» **DATA BLOCK**:
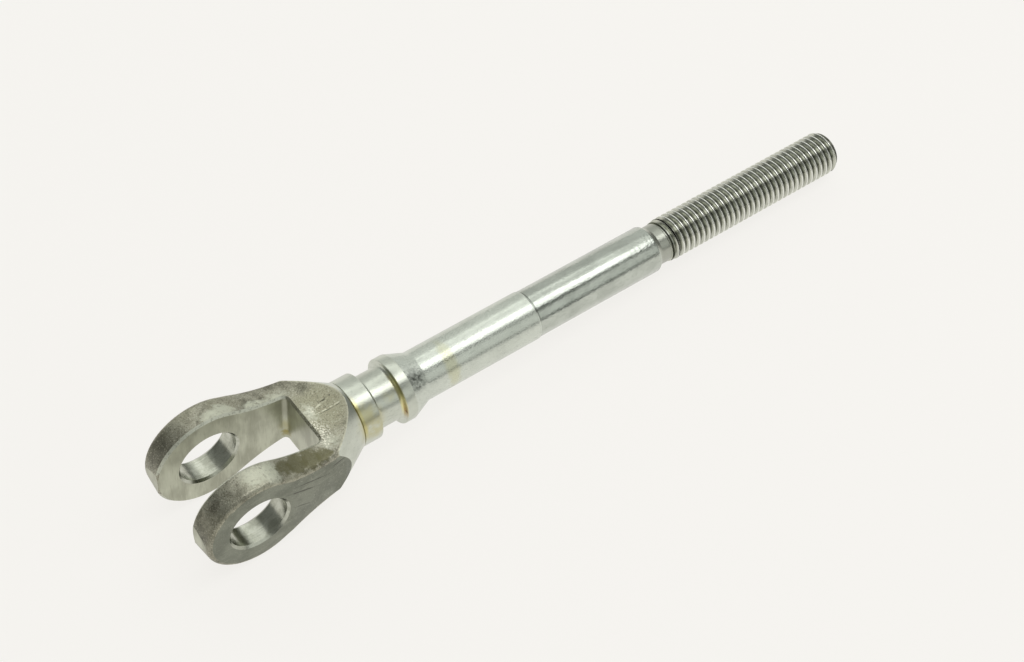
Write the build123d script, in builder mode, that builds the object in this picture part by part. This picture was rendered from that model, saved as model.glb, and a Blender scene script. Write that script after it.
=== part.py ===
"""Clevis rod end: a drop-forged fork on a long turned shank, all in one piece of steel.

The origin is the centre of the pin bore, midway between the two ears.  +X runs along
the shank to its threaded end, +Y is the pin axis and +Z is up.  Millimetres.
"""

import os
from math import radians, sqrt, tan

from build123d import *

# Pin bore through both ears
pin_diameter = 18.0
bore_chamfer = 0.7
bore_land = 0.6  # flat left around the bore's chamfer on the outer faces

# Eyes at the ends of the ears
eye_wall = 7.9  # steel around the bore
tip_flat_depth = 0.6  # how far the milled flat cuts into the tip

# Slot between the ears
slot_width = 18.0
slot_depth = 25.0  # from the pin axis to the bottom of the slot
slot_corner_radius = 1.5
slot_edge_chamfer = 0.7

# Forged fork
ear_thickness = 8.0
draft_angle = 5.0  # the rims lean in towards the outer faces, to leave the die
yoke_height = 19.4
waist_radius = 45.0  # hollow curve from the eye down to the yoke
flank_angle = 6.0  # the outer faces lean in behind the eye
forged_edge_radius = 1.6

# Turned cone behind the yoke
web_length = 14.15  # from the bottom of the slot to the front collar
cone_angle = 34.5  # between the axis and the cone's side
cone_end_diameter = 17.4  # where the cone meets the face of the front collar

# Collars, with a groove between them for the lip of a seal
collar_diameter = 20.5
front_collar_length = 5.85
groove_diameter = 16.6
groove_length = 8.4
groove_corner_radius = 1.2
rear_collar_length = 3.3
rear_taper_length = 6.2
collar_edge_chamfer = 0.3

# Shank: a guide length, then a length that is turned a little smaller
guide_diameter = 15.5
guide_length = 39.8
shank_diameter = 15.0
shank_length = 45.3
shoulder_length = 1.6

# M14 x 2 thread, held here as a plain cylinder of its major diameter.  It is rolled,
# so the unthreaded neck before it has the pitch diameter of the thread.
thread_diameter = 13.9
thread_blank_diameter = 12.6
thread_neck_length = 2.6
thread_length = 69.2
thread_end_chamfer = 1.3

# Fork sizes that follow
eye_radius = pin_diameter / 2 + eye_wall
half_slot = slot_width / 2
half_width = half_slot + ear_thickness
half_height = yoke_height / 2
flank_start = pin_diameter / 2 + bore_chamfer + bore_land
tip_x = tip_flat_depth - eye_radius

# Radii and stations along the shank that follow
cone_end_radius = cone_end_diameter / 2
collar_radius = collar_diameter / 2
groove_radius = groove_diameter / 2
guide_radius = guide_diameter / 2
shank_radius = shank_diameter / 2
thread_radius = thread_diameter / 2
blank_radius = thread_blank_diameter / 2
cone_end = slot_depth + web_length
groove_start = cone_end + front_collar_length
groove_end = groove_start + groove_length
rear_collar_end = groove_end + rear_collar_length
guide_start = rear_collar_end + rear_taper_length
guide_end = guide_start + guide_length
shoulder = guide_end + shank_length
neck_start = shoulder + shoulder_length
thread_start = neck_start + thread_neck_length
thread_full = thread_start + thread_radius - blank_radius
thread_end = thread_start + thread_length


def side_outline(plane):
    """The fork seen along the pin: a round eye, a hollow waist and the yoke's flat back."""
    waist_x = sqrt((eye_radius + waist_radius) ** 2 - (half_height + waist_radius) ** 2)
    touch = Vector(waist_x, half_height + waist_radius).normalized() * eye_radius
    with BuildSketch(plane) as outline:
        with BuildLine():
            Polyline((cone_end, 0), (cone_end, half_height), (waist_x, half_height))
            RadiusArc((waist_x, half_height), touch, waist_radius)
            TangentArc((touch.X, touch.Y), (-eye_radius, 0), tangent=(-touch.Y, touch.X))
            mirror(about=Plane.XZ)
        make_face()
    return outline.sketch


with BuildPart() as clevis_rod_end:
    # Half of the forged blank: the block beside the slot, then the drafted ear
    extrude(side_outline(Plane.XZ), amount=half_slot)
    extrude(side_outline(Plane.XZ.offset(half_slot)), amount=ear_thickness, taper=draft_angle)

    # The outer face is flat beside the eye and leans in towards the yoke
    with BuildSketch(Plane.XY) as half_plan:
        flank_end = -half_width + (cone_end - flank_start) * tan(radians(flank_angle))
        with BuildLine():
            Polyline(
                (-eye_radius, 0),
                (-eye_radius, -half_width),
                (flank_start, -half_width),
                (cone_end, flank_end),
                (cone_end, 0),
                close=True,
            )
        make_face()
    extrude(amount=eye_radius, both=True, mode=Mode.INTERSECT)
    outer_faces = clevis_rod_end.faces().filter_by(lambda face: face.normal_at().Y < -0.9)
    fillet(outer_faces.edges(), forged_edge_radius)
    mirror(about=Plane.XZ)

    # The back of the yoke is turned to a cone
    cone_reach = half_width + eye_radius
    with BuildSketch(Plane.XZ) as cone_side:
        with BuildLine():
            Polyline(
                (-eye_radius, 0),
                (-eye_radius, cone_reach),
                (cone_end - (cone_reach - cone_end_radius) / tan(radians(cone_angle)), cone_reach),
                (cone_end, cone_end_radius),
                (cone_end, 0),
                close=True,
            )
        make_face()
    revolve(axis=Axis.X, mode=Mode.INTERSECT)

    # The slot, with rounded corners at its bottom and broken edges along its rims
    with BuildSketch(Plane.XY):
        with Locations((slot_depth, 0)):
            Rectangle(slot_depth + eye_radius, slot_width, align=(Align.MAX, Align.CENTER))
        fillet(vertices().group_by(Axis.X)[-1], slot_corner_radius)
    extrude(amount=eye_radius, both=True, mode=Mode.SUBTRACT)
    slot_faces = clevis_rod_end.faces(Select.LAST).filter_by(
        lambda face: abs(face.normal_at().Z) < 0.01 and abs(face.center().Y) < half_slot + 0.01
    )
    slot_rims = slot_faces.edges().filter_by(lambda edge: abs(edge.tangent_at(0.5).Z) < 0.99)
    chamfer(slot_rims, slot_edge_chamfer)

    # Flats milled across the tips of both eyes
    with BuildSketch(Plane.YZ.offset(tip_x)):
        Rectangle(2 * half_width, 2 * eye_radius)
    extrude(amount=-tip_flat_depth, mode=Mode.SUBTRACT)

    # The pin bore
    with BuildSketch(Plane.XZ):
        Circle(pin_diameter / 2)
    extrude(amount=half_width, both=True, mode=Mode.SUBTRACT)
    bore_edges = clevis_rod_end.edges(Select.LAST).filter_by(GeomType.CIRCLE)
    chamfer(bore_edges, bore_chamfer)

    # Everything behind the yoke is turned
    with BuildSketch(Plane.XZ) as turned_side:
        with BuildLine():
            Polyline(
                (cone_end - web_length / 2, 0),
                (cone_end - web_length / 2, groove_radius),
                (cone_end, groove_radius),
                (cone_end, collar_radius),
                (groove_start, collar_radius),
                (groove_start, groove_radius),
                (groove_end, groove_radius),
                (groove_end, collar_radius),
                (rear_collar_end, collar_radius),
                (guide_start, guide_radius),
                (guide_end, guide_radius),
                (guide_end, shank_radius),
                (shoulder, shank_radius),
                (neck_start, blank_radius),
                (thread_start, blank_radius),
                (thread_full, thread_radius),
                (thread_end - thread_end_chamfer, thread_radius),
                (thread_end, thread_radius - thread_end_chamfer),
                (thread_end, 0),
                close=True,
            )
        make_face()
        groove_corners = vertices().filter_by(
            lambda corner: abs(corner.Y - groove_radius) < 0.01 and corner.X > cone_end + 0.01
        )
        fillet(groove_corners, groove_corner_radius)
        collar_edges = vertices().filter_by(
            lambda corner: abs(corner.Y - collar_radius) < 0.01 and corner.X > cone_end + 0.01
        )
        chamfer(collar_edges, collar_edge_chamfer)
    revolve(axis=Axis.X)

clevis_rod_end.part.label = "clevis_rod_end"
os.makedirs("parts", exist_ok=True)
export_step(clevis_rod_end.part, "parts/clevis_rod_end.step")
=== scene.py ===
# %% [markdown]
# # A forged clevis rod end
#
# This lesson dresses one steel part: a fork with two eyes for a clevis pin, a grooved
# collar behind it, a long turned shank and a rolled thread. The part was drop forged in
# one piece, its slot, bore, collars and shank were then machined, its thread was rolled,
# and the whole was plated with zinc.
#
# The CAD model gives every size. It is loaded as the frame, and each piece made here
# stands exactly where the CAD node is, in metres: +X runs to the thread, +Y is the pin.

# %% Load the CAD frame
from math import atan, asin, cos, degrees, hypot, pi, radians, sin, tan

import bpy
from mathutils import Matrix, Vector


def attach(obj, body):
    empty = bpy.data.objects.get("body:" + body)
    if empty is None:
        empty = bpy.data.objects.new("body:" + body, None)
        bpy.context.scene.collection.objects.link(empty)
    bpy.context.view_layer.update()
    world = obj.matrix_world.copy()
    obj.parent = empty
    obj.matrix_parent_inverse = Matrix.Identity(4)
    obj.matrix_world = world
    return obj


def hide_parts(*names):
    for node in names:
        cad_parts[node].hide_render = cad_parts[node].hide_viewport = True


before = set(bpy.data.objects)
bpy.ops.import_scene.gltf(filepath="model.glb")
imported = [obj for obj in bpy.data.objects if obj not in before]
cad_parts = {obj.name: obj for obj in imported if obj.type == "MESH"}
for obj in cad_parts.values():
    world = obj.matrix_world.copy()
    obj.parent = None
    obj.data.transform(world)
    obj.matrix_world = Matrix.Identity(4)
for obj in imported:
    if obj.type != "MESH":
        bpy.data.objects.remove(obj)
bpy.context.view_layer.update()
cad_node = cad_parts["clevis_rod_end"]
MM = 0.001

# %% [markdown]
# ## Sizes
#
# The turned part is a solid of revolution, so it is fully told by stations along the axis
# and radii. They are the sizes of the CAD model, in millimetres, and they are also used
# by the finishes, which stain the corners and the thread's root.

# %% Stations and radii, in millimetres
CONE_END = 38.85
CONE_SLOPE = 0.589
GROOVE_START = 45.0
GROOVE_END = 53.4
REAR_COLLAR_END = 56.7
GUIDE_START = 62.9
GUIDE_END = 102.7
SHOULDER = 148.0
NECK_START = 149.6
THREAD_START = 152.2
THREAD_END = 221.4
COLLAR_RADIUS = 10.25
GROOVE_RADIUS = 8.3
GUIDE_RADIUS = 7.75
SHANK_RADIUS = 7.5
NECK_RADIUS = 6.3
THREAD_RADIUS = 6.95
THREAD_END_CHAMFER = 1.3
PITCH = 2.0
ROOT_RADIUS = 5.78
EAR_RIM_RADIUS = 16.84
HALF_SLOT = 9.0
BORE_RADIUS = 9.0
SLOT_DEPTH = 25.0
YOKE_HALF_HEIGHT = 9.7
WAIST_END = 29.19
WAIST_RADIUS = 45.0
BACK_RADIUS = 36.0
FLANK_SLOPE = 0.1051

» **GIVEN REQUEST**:
Output exactly those lines that lie from the line with "revolve(axis=Axis.X)" through the line with "# by the finishes, which", with both of those lines included.

» **EXERCISE OUTPUT**:
    revolve(axis=Axis.X)

clevis_rod_end.part.label = "clevis_rod_end"
os.makedirs("parts", exist_ok=True)
export_step(clevis_rod_end.part, "parts/clevis_rod_end.step")
=== scene.py ===
# %% [markdown]
# # A forged clevis rod end
#
# This lesson dresses one steel part: a fork with two eyes for a clevis pin, a grooved
# collar behind it, a long turned shank and a rolled thread. The part was drop forged in
# one piece, its slot, bore, collars and shank were then machined, its thread was rolled,
# and the whole was plated with zinc.
#
# The CAD model gives every size. It is loaded as the frame, and each piece made here
# stands exactly where the CAD node is, in metres: +X runs to the thread, +Y is the pin.

# %% Load the CAD frame
from math import atan, asin, cos, degrees, hypot, pi, radians, sin, tan

import bpy
from mathutils import Matrix, Vector


def attach(obj, body):
    empty = bpy.data.objects.get("body:" + body)
    if empty is None:
        empty = bpy.data.objects.new("body:" + body, None)
        bpy.context.scene.collection.objects.link(empty)
    bpy.context.view_layer.update()
    world = obj.matrix_world.copy()
    obj.parent = empty
    obj.matrix_parent_inverse = Matrix.Identity(4)
    obj.matrix_world = world
    return obj


def hide_parts(*names):
    for node in names:
        cad_parts[node].hide_render = cad_parts[node].hide_viewport = True


before = set(bpy.data.objects)
bpy.ops.import_scene.gltf(filepath="model.glb")
imported = [obj for obj in bpy.data.objects if obj not in before]
cad_parts = {obj.name: obj for obj in imported if obj.type == "MESH"}
for obj in cad_parts.values():
    world = obj.matrix_world.copy()
    obj.parent = None
    obj.data.transform(world)
    obj.matrix_world = Matrix.Identity(4)
for obj in imported:
    if obj.type != "MESH":
        bpy.data.objects.remove(obj)
bpy.context.view_layer.update()
cad_node = cad_parts["clevis_rod_end"]
MM = 0.001

# %% [markdown]
# ## Sizes
#
# The turned part is a solid of revolution, so it is fully told by stations along the axis
# and radii. They are the sizes of the CAD model, in millimetres, and they are also used
# by the finishes, which stain the corners and the thread's root.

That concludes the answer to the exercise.